Q4. 確定申告で修繕積立金はどのように記載すればよいですか
A. 賃貸用や事業用マンションの場合、確定申告での記載方法は以下の通りです。
個人事業主(不動産所得)の場合
- 青色申告決算書または収支内訳書の「修繕費」欄に金額を記入
- 4要件を満たし支払年度に経費計上する場合: 当該年度の支払額を記入
- 原則的な処理(修繕実施年度に計上)の場合: 大規模修繕が実施された年度に累積額を記入
法人の場合
- 損益計算書の「修繕費」または「諸経費」に計上
- 消費税申告書(課税事業者の場合): 不課税取引として処理し、課税仕入れには含めない
記載の注意点
- 修繕積立金と管理費は別々の科目で計上するのが望ましい
- 消費税の計算から除外されることを確認
- 4要件を満たすかどうかで経費計上時期が変わるため、管理規約を確認
税理士に相談する場合は、管理規約や管理組合からの通知書類を持参すると、正確なアドバイスを受けやすくなります。
Q5. 会計ソフトで修繕積立金を入力する際、間違えやすいポイントは何ですか
A. 会計ソフトでの入力ミスで最も多いのは、消費税区分の誤りです。以下のポイントに注意しましょう。
- 「課税仕入」として処理してしまう
修繕費や管理費は通常課税取引が多いため、会計ソフトが自動的に「課税」を設定する場合があります。修繕積立金は必ず「不課税」に変更してください。 - 「非課税」と「不課税」の混同
会計ソフトによっては「非課税」という表現で課税対象外を表す場合もあります。ソフトのマニュアルで正しい区分を確認しましょう。 - 管理費と修繕積立金を別々に入力しない
管理組合からの請求書には管理費と修繕積立金が合算されていることが多いですが、できれば別々の行で入力し、それぞれ適切な科目を設定するのが望ましいです。
正しい入力方法
- 勘定科目: 修繕費(または支払手数料)
- 税区分: 不課税、対象外、課税対象外(ソフトによって表現が異なる)
- 摘要: 「○○マンション修繕積立金 ○月分」など、明確に記載
会計ソフトの取引テンプレートや仕訳辞書機能を活用し、毎回同じ設定で入力できるようにしておくと、ミスを防げます。

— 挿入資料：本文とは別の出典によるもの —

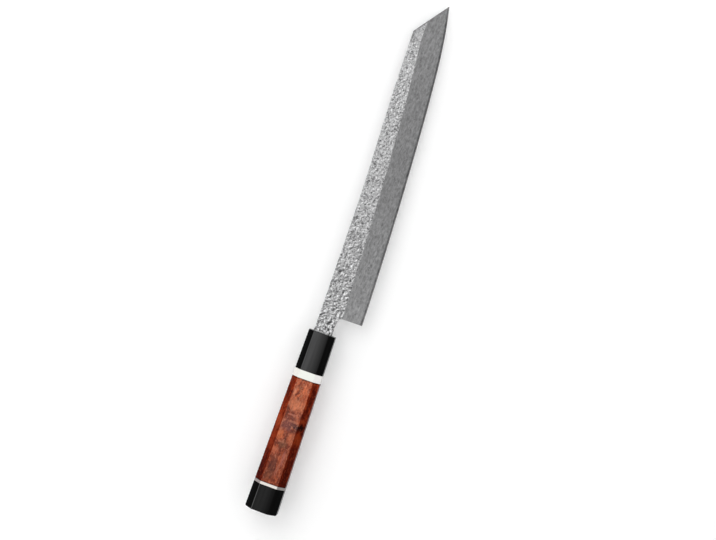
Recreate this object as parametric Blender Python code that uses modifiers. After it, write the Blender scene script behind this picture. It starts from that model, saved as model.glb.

修繕積立金に消費税はかからない?国税庁のルール|まとめ
マンションなどで集められる「修繕積立金」は、消費税がかからない(=課税されない)お金です。
これは将来の大規模修繕のために、住民が自分たちで積み立てるお金だからです。お店で何かを買うときのように、「サービスの対価」として払うお金ではないので、消費税の対象にはなりません。
支払いのときや確定申告のときに「消費税がかかるのでは?」と心配になるかもしれませんが、以下のポイントを押さえておけば大丈夫です。
この記事のポイントをまとめました。
- 修繕積立金には消費税がかからない(不課税です)
- 管理組合への支払いは「商品やサービスの購入」ではない
- 会計ソフトでは「不課税」として入力します
- 法人が支払う場合、経費にできるかどうかは条件次第
- わからないときは税理士や税務署に確認するのが安心
修繕積立金は、消費税の計算や申告に含めないように気をつけましょう。誤って処理すると後から修正が必要になることもあるので、丁寧に確認することが大切です。